Кроме того, логика Камю в рассматриваемом фрагменте может быть обращена против господина. Если тот каждый день упраздняет жизнь человека, то у него есть всего одна возможность примириться с этим актом постоянного отрицания: согласиться на свое собственное упразднение, «самому стать жертвой». Таким образом, образуется замкнутый круг смерти: господа отрицают рабов, рабы уничтожают своих хозяев. Человеческая история до сих пор мечется в этом страшном круговороте. Поэтому, несомненно, первым шагом к выходу из него должна быть отмена смертной казни. Жизнь человеческого существа — господина или раба — есть та последняя черта, которую не дано переступать никому. Конечно, эта истина относится прежде всего к мирному состоянию общества, но она и не стимулирует войну.
е) Абсурд и мера
Наконец, мы дошли до важнейшей идеи Альбера Камю о том, что философия бунта есть философия предела, вселенная бунта — вселенная относительного. Так, согласно его диалектике, абсолютная свобода — это насмешка над справедливостью, а абсолютная справедливость — это отрицание свободы. Никто не может быть свободным, если он в то же время несправедлив, и справедливым — если он не свободен. Поэтому бунт может обещать уважение человеческого достоинства лишь на основе относительной свободы и относительной справедливости.
Другой пример. Абсолютное ненасилие пассивно оправдывает рабство и его ужасы; систематическое насилие активно разрушает человеческое бытие. Эти два понятия также нуждаются в самоограничении ради собственной животворности, считает философ (см.: Камю 1990: 344–345).

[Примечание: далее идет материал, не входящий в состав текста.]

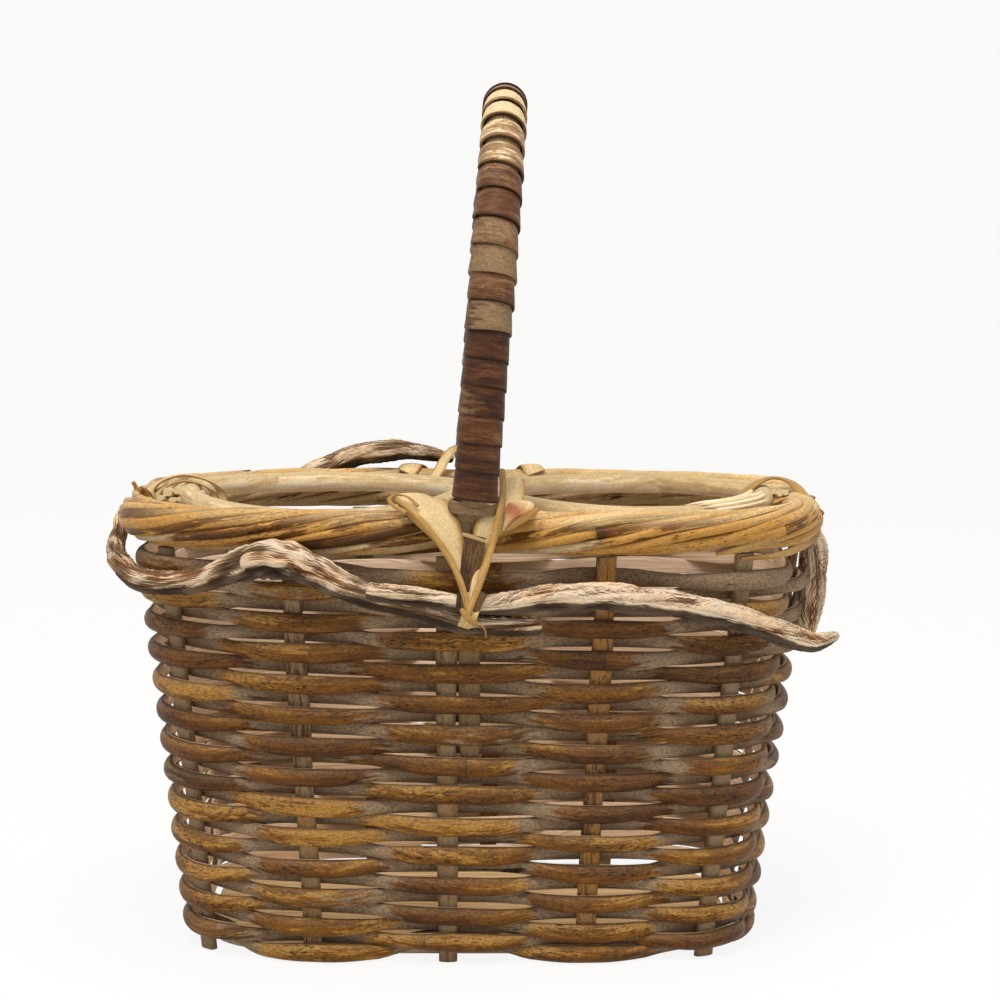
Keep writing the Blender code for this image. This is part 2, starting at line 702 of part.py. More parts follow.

Камю указывает на закон меры, который обнаруживается повсюду: в природе, обществе и в человеческом поведении. Например, человека нельзя считать полностью виновным — ведь не с него началась история; но и полностью невиновным его тоже не назовешь — ведь он ее продолжает. «Те, кто минуют эту грань и утверждают его тотальную невинность, в конце концов начинают с пеной у рта кричать об окончательной виновности. Бунт же, напротив, настаивает на относительной виновности человека» (Камю 1990: 349). Таким образом, принцип меры обусловливает принцип относительности.
Камю утверждает, что только бунту суждено соблюдать меру. «Мера — не противоположность бунта. Бунт и является мерой» (Камю 1990: 353). Бунтующий человек должен всегда помнить о богине Немезиде, которая у древних греков символизировала меру и преследовала всякую безмерность. Эта богиня ниспосылает наказания людям за леность их мысли и развращенность чувств, за абсолютизацию своих идей и целей, за их нежелание считаться с объективной мерой в поступках, отношениях и вещах. Между тем что бы мы ни делали, считает философ, безмерность навсегда сохранится в сердце человека. Наша задача не в том, чтобы ее выпустить на свободу, а в том, чтобы победить ее в самих себе и других. «Мера… остается чистым напряжением» (Камю 1990: 352).
Кстати сказать, эта идея безмерности человеческих интенций позволяет лучше понять мысль писателя о том, что каждый носит чуму в себе. Безмерность, то есть абсурд, чума, всегда с нами. Вот почему «микроб чумы никогда не умирает, никогда не исчезает». Но А. Камю призывал «свидетельствовать в пользу зачумленных» (Камю 1990а: 300, 340).
Соотнося бунт и революцию, философ отмечает, что «в своем критическом аспекте революционное движение нашего времени есть прежде всего беспощадное разоблачение формального лицемерия, присущего буржуазному обществу» (Камю 1990: 222). Однако революция безмерна. Она забывает, что любая истина, любое действие, перешедшие известную черту, становятся самоотрицанием, трансформируются в свою противоположность. Если революция не знает иных границ, кроме власти и исторической эффективности, она превращается в безграничное рабство. Когда же революция завершается тиранией, назревает священная необходимость в новом бунте «во имя меры и жизни» (Камю 1990: 347, 355).